Na esteira do bordão nunca houve tanta corrupção no Brasil, um novo vocabulário espraiou-se pelas redações, revelando a disposição de fazer o escândalo tornar-se patrimônio do senso comum: mensaleiros, partidos do mensalão, pós-mensalão, valerioduto, silêncio dos intelectuais, homem da mala, doleiro do PT, conexão cubana, operação Paraguai, conexão Lisboa, república de Ribeiro Preto, operação pizza, dança da pizza, dólares na cueca, entre outras expressões, muitas delas com nítida inspiração policial, e nada ocasionais.

Apesar de nunca ter sido provada a existência de algum tipo de mensalidade paga a deputados, mensalão particularmente tornou-se uma espécie de selo de toda a cobertura jornalística, rótulo de que se valiam os diversos veículos da mídia hegemônica. Essa utilização maciça da expressão tornou-a também de uso rotineiro no meio do povo, incorporou-se efetivamente ao senso comum para as mais variadas situações.

No caso da Folha de S.Paulo, a palavra mensalão tornou-se, por largo tempo, no decurso do escândalo político-midiático de 2005-2006, uma seção fixa. A Folha, aliás, podia lembrar que, caso provado mesmo dessa coisa de mensalão, era o do governo Fernando Henrique Cardoso, quando parlamentares confessaram que o projeto de reeleição tinha sido assegurado R$ 200 mil a cada um, como disseram dois deputados do Acre, na edição de 13 de maio de 1997 da própria Folha, ao jornalista Fernando Rodrigues.

Curiosamente, ou explicavelmente, a mídia, então, não pediu CPI, não insistiu em apuração, e a reeleição teve curso tranquilo. Fernando Henrique, reeleito, continuou a governar o Brasil, com as consequências conhecidas, inclusive constrangendo o país a recorrer ao FMI novamente, em janeiro de 1999, quando o Brasil quebrou.

O escândalo político-midiático foi sendo alimentado conscientemente desde maio de 2005, às vezes com material requentado, e tinha a pretensão óbvia de alcançar as eleições de 2006. Qualquer análise mais detida irá constatar a existência de um jornalismo errático em todo esse período, já que o nítido objetivo político – desgastar Lula, o governo e o candidato a presidente – prejudicou enormemente o próprio esclarecimento dos fatos. Mais semeou confusão do que ajudou a esclarecer o que acontecia.

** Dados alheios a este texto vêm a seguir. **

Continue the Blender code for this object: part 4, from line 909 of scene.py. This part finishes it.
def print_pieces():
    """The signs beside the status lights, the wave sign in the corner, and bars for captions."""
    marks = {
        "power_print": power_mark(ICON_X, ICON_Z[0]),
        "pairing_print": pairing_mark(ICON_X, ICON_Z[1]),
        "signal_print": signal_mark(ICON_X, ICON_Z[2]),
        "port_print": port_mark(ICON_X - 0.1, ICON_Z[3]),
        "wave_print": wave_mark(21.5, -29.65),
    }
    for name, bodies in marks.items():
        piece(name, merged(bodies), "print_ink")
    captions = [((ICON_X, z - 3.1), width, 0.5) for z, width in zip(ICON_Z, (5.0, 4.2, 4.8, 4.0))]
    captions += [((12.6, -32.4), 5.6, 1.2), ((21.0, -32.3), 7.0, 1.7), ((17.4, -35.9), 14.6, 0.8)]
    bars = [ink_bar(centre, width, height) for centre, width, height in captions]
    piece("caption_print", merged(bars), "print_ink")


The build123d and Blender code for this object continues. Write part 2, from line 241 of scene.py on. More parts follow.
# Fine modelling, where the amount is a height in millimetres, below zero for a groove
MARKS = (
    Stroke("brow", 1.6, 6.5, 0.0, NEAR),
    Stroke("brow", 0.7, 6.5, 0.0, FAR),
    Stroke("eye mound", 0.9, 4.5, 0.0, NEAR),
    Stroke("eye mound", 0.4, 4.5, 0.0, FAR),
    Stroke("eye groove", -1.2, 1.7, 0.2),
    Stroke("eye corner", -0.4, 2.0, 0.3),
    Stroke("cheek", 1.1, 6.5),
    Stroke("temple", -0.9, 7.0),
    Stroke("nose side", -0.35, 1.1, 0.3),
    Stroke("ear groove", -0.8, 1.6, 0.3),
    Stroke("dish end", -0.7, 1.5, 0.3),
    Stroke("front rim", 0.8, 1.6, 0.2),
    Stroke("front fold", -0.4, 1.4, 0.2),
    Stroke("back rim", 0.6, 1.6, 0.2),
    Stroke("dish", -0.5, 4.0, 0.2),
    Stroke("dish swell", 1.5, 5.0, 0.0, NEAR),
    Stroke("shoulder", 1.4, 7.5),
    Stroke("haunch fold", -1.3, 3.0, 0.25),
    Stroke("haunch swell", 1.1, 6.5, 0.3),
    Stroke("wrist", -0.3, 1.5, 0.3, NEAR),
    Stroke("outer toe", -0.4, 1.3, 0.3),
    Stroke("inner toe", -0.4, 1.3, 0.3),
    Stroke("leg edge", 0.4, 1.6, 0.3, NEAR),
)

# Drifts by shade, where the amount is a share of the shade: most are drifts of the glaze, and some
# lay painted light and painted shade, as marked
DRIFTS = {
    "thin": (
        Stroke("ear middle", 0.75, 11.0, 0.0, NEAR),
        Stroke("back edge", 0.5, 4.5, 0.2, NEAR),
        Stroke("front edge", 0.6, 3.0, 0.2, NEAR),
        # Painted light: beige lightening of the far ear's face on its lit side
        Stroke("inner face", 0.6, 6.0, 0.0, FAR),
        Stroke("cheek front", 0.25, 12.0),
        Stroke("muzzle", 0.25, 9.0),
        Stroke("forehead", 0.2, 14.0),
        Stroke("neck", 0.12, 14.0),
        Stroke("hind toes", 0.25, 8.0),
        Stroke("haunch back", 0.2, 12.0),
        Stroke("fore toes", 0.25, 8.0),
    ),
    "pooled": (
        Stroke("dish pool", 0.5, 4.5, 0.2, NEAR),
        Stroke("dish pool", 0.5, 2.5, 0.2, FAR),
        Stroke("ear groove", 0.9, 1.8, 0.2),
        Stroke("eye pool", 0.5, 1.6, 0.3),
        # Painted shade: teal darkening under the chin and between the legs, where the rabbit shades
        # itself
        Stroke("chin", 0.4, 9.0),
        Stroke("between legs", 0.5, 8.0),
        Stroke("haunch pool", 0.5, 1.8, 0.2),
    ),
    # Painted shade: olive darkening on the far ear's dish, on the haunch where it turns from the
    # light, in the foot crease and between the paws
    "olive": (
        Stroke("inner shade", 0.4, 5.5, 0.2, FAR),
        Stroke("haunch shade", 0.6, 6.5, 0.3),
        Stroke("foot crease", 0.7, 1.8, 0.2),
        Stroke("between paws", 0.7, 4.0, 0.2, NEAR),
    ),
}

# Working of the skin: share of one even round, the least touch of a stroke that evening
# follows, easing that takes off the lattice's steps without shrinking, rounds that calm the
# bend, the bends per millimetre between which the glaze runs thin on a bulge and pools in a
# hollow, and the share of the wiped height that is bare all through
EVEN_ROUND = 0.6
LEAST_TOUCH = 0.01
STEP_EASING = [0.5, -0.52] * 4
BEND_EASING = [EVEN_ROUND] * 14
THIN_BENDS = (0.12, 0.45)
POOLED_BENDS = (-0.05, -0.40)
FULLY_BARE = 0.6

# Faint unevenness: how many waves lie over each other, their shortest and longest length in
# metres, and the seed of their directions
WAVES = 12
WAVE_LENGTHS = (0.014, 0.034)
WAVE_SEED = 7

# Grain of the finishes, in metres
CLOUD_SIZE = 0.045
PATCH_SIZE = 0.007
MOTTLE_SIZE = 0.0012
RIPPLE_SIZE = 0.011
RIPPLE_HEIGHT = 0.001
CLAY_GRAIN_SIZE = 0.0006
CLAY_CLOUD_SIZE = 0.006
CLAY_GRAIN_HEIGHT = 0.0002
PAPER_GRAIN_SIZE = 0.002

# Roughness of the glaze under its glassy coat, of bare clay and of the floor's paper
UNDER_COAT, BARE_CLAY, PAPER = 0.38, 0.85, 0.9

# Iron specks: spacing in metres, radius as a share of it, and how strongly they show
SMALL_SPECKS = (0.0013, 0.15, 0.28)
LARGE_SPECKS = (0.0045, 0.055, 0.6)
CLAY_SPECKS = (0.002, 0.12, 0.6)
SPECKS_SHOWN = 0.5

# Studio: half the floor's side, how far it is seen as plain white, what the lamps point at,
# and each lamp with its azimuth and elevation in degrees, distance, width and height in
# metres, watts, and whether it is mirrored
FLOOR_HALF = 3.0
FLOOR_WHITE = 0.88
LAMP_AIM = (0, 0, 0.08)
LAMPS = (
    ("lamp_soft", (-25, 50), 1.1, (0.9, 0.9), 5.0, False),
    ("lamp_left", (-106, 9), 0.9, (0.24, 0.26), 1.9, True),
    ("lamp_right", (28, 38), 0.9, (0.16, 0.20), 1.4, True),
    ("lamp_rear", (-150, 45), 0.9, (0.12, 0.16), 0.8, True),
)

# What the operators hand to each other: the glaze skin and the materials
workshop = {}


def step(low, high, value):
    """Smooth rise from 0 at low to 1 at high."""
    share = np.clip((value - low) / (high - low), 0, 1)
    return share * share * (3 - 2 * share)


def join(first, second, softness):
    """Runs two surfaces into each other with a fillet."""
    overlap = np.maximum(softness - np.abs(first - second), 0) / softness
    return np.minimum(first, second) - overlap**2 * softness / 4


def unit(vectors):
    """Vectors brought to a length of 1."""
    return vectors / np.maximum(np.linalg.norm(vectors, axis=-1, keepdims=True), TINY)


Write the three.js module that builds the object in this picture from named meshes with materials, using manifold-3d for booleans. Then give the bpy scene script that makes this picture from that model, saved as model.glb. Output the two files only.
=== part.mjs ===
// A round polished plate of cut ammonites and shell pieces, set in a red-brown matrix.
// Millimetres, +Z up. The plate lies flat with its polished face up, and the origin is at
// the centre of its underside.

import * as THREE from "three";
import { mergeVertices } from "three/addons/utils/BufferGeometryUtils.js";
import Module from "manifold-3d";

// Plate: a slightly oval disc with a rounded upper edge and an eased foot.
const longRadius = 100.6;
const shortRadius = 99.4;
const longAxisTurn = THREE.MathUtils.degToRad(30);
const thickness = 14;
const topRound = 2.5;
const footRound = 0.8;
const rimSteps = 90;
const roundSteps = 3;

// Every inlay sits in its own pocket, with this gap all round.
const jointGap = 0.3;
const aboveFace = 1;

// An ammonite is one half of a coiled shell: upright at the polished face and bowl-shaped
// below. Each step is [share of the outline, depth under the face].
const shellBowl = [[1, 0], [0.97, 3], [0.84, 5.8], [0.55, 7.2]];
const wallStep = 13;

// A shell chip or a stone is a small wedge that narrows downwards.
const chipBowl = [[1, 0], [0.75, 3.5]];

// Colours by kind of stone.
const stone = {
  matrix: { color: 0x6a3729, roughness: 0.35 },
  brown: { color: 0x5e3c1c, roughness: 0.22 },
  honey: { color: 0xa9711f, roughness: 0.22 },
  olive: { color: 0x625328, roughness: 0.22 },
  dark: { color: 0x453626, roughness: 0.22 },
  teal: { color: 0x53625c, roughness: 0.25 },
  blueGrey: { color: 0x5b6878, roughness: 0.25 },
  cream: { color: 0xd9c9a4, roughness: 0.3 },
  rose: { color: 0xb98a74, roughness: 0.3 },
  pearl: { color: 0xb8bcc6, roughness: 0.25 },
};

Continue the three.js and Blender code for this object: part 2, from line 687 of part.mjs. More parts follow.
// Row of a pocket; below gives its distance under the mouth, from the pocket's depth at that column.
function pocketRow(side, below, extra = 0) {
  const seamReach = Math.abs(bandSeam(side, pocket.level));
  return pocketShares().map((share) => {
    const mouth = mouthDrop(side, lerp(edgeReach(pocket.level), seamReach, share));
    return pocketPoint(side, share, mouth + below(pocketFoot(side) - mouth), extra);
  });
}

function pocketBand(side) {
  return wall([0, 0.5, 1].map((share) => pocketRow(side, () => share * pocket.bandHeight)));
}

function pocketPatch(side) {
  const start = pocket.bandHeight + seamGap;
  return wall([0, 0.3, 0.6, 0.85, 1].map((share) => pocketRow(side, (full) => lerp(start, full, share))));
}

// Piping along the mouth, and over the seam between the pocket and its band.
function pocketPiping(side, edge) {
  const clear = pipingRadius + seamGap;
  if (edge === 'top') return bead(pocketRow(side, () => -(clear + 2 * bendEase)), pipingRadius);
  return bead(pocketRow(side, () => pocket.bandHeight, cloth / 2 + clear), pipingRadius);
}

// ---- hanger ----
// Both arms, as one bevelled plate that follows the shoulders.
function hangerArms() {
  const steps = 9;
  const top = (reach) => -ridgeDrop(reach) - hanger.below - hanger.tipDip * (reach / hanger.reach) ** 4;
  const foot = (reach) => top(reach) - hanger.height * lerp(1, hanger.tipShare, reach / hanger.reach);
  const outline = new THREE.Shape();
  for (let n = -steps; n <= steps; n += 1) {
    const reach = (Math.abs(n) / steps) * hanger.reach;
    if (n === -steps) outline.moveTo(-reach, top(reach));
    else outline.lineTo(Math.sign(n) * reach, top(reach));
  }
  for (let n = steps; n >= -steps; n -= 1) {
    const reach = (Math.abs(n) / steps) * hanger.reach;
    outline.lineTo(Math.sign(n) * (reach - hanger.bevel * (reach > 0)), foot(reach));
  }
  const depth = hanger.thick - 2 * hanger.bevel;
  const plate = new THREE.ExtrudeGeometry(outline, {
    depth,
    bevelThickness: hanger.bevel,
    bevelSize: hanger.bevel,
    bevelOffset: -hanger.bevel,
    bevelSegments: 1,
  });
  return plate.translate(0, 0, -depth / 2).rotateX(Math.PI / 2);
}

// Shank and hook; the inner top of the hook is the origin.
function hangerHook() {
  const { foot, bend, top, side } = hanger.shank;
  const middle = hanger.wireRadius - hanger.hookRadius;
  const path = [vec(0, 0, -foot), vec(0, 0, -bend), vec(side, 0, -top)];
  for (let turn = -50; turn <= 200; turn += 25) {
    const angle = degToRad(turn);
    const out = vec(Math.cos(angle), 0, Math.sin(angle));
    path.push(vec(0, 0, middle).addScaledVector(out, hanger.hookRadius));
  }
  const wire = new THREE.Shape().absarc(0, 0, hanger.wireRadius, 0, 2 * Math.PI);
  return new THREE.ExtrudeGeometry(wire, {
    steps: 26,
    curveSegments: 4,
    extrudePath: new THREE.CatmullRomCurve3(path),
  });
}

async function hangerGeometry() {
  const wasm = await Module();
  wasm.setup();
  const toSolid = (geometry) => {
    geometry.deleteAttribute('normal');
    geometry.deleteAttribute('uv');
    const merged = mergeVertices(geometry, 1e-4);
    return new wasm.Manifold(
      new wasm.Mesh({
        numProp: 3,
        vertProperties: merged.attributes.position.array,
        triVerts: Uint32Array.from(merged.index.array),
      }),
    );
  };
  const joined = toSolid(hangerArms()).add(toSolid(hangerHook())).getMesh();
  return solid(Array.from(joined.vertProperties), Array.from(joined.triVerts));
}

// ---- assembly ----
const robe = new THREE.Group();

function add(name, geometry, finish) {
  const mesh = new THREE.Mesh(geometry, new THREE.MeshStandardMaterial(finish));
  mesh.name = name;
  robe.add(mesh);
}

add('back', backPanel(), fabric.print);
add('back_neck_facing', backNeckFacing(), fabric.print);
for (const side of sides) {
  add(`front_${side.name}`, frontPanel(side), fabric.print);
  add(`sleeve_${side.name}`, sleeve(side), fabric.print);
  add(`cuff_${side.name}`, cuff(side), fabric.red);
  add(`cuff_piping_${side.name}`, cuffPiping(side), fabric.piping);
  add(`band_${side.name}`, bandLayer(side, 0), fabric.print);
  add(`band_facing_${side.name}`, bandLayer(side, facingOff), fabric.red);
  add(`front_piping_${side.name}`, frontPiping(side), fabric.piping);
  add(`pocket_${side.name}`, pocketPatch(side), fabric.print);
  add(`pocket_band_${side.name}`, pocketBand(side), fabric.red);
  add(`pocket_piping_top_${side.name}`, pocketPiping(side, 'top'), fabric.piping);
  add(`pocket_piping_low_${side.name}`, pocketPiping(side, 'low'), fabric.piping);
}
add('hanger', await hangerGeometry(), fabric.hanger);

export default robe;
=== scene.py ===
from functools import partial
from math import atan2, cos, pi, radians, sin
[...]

A velha mídia deixou o jornalismo inteiramente de lado, abandonou o trabalho de investigação, recolheu o que podia das CPIs em andamento, e tudo se transformou num festival de denúncias vazias, irresponsáveis, como a famosa matéria de Veja sobre os dólares cubanos que teriam financiado o PT. Inúmeras matérias, muitas delas querendo-se reportagens, flertavam com uma ficção de baixíssimo nível, sem nenhuma preocupação com fatos, ou com verificações, checagens, essas coisas elementares, e diria sadias, do jornalismo liberal.

A mídia na construção da narrativa para aquele específico escândalo político usou e abusou do adjetivo suposto, como se com esse artifício estivesse anistiada para fazer todo tipo de acusação sem se comprometer, como se pudesse. Produziu inúmeras denúncias vazias, insinuou, acusou, fez ilações, generalizações, lançou suspeições a torto e a direito, desde que alcançassem sempre dirigentes do PT e membros do governo Lula.

Com isso, construiu quase que uma cláusula pétrea no desenvolvimento de sua cobertura: a presunção de culpa. Bastava ter qualquer indício, ou inventá-lo, para em seguida concluir que a pessoa envolvida era culpada. Cabia ao acusado correr atrás do prejuízo, tentar provar sua inocência, se inocente fosse. A mídia hegemônica tornou-se um tribunal de exceção, e o cidadão brasileiro restou inteiramente desamparado.